---- SUPPLIED DATA
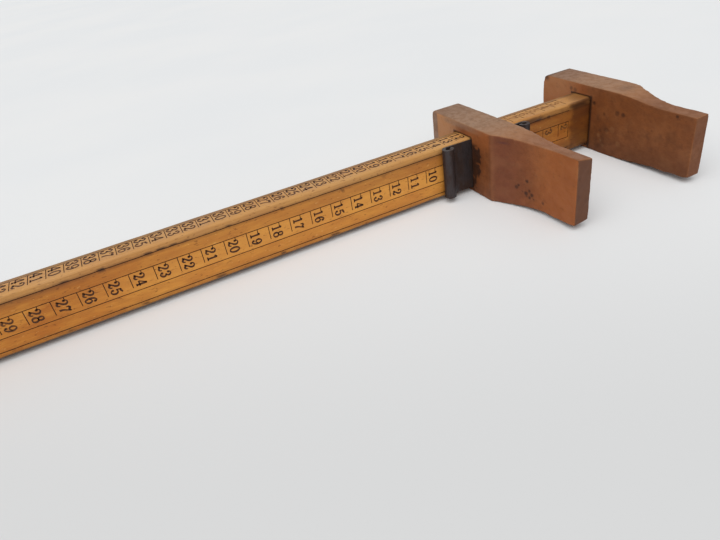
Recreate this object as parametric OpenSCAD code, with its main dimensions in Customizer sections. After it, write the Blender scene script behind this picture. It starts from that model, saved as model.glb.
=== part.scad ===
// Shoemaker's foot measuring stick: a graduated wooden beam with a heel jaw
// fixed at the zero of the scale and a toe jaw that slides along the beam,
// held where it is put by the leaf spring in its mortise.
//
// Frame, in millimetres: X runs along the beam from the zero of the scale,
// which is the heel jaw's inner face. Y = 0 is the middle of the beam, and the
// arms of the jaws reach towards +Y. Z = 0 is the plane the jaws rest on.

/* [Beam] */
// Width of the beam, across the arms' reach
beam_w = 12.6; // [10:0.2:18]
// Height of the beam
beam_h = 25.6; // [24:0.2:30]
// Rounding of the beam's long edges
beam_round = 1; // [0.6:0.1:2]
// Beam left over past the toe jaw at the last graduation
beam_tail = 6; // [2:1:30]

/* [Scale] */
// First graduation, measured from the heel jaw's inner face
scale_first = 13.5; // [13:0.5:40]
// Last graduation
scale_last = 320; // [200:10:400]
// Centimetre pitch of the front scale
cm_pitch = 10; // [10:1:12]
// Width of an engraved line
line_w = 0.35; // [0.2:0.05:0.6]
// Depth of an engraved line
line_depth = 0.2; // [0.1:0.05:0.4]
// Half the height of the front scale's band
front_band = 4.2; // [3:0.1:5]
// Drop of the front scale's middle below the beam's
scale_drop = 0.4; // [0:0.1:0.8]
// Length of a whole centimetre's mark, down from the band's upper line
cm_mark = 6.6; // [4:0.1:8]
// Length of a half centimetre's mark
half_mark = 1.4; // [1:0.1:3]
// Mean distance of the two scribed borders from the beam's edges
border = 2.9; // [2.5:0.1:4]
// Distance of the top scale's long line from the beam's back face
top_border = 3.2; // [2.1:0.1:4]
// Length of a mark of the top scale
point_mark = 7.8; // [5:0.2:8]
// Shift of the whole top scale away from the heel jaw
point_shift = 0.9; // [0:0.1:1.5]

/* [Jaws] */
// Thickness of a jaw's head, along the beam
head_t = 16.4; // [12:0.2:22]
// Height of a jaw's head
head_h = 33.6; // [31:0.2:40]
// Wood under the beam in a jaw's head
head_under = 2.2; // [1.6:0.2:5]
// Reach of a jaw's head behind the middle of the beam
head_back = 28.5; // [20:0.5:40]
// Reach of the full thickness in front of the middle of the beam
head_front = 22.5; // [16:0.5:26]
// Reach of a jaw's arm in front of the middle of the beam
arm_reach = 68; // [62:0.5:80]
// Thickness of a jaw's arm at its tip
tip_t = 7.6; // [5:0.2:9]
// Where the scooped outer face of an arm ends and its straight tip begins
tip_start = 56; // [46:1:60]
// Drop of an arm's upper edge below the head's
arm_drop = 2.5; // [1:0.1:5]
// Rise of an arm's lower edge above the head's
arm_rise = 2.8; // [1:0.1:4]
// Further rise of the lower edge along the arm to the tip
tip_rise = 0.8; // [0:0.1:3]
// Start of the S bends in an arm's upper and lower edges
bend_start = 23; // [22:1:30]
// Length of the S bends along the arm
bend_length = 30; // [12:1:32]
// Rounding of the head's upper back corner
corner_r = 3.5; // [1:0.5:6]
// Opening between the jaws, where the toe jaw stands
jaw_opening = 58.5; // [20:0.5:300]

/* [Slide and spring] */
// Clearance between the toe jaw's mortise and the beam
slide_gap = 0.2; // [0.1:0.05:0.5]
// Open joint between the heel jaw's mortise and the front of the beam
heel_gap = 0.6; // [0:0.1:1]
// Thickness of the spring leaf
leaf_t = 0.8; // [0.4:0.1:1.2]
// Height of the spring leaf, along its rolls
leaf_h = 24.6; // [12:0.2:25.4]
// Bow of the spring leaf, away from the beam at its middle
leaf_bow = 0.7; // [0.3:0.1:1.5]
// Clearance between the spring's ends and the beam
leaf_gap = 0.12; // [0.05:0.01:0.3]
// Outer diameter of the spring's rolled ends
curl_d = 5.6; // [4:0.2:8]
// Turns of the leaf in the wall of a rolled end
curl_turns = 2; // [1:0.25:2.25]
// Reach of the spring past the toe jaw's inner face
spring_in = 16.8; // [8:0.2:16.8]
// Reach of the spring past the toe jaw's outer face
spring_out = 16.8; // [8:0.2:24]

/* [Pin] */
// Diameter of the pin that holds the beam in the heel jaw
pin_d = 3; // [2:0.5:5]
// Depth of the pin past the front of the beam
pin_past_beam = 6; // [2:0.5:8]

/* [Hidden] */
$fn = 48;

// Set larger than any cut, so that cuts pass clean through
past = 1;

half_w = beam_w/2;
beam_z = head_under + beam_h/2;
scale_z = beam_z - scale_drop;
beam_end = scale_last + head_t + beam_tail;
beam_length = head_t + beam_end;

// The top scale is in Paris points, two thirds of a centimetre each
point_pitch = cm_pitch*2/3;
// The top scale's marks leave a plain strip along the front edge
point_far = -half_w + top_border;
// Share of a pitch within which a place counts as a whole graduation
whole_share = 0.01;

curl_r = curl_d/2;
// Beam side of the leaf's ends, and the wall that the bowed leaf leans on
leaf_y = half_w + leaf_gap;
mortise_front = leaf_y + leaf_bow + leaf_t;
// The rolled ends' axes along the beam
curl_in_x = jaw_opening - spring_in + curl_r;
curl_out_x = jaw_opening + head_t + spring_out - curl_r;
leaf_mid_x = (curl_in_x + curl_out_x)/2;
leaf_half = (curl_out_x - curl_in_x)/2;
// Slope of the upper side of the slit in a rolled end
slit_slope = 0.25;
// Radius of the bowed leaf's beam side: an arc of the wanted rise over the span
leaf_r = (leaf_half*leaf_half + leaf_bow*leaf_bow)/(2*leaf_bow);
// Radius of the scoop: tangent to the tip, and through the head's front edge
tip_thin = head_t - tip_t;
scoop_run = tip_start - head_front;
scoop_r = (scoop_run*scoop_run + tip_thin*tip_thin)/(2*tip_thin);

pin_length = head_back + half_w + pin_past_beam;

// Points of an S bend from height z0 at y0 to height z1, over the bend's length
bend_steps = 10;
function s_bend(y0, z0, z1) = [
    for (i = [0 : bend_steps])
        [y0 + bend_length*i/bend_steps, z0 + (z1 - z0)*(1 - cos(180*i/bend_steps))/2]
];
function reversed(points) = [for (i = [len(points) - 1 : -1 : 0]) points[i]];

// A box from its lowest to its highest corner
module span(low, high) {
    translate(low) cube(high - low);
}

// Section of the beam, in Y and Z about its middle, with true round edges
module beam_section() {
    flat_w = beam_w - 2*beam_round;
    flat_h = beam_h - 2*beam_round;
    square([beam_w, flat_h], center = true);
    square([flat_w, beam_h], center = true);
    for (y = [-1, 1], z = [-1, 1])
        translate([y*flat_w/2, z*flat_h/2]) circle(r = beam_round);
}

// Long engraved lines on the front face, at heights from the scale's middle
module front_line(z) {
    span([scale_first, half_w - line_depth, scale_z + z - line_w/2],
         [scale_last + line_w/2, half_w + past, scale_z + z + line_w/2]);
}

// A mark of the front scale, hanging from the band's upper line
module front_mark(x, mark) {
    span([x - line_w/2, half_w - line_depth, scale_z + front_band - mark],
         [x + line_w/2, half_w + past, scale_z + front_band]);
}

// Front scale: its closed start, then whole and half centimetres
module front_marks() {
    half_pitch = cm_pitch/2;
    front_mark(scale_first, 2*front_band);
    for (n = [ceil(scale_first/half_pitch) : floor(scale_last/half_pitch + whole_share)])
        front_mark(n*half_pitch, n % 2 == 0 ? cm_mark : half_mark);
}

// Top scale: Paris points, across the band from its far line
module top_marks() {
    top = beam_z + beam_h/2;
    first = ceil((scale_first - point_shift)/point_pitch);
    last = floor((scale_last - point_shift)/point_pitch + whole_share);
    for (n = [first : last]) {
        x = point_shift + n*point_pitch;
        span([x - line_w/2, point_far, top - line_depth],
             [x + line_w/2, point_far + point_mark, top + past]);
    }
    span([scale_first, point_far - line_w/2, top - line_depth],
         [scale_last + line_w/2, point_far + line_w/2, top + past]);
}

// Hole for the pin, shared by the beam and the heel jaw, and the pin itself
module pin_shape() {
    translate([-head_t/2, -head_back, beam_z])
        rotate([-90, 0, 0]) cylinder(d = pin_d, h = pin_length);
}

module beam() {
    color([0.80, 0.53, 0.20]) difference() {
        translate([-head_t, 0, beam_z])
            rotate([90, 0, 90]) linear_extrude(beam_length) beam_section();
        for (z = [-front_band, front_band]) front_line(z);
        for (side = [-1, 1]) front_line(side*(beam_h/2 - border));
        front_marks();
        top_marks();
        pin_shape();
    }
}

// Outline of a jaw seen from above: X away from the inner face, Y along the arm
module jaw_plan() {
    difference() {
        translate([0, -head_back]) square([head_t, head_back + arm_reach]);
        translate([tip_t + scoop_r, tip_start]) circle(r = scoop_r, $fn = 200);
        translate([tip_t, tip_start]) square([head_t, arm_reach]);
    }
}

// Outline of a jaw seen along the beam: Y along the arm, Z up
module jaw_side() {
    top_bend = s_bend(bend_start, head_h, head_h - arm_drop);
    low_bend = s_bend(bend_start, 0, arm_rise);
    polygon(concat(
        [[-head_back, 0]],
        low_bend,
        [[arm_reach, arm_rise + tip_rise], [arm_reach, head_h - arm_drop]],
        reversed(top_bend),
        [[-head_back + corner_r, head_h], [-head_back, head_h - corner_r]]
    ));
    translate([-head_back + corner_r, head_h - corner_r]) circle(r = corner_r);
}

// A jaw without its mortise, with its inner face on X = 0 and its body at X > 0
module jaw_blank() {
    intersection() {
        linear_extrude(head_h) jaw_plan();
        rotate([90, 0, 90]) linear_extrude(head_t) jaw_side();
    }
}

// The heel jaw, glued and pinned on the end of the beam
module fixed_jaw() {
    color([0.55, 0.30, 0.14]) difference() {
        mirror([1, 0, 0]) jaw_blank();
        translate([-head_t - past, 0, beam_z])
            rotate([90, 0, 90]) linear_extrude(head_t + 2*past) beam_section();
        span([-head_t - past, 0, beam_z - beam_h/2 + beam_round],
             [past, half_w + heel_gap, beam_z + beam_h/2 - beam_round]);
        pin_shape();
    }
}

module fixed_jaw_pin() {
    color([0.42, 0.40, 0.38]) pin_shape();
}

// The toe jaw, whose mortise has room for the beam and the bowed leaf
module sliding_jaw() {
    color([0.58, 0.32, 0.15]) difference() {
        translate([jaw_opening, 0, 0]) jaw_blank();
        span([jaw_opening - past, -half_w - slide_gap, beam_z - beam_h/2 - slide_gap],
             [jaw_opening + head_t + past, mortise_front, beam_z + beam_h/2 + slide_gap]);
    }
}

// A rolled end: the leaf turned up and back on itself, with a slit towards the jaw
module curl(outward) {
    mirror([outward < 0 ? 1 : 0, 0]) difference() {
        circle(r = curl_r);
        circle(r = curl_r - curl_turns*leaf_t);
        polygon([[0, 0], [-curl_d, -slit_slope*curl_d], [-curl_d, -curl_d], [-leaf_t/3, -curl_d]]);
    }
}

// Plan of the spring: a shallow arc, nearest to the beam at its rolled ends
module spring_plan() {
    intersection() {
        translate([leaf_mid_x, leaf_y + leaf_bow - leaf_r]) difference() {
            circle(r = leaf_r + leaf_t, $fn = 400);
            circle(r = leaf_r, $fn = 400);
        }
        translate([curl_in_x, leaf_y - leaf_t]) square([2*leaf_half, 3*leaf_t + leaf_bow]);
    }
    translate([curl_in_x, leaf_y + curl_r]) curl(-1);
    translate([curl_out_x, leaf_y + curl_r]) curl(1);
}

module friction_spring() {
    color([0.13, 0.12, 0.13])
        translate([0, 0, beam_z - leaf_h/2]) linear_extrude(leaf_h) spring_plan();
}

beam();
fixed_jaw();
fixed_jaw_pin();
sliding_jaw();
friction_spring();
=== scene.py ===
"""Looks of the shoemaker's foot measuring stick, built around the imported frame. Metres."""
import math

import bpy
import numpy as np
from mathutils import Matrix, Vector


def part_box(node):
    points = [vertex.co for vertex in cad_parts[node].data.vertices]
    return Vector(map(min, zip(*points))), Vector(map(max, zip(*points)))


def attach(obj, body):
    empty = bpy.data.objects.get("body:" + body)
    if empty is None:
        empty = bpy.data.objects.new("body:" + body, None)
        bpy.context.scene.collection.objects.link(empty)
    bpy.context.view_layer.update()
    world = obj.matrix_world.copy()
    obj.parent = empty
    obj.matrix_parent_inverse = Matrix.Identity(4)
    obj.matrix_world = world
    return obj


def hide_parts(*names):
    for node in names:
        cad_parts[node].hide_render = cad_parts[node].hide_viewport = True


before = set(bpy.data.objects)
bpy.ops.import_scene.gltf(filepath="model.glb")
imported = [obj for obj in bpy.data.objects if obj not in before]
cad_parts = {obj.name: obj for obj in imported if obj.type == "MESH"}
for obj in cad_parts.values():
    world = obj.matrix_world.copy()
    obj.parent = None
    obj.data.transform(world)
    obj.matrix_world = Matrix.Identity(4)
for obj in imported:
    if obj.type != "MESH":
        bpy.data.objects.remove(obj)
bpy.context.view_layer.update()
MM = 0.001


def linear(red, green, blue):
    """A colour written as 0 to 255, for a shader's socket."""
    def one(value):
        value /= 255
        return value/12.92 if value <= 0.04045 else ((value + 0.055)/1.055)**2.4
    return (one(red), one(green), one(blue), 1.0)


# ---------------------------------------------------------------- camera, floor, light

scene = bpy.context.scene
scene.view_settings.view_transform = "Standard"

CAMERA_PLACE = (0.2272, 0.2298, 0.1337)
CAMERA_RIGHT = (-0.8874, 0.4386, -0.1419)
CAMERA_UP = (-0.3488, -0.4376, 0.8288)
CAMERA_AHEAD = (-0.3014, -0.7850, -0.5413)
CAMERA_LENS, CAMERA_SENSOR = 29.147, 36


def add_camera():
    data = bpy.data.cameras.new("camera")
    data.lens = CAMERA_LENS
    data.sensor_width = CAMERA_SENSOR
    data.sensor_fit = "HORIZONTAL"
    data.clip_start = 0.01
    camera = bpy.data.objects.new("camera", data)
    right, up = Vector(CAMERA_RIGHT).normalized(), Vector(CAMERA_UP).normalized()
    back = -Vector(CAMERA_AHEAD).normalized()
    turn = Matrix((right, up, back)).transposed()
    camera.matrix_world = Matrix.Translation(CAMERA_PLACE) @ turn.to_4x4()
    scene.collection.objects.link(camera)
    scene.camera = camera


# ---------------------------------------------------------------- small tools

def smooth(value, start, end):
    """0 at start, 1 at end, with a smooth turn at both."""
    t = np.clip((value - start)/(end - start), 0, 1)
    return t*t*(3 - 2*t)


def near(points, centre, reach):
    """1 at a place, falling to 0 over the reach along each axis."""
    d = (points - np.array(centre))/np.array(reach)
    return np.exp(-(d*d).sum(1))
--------
Give again only the lines that run from the line with "its rolled ends" to the line with "bpy.context.scene.collection.objects.link(empty)". Include both of those lines exactly as written.

- [REPLY TO THE TASK]:
// Plan of the spring: a shallow arc, nearest to the beam at its rolled ends
module spring_plan() {
    intersection() {
        translate([leaf_mid_x, leaf_y + leaf_bow - leaf_r]) difference() {
            circle(r = leaf_r + leaf_t, $fn = 400);
            circle(r = leaf_r, $fn = 400);
        }
        translate([curl_in_x, leaf_y - leaf_t]) square([2*leaf_half, 3*leaf_t + leaf_bow]);
    }
    translate([curl_in_x, leaf_y + curl_r]) curl(-1);
    translate([curl_out_x, leaf_y + curl_r]) curl(1);
}

module friction_spring() {
    color([0.13, 0.12, 0.13])
        translate([0, 0, beam_z - leaf_h/2]) linear_extrude(leaf_h) spring_plan();
}

beam();
fixed_jaw();
fixed_jaw_pin();
sliding_jaw();
friction_spring();
=== scene.py ===
"""Looks of the shoemaker's foot measuring stick, built around the imported frame. Metres."""
import math

import bpy
import numpy as np
from mathutils import Matrix, Vector


def part_box(node):
    points = [vertex.co for vertex in cad_parts[node].data.vertices]
    return Vector(map(min, zip(*points))), Vector(map(max, zip(*points)))


def attach(obj, body):
    empty = bpy.data.objects.get("body:" + body)
    if empty is None:
        empty = bpy.data.objects.new("body:" + body, None)
        bpy.context.scene.collection.objects.link(empty)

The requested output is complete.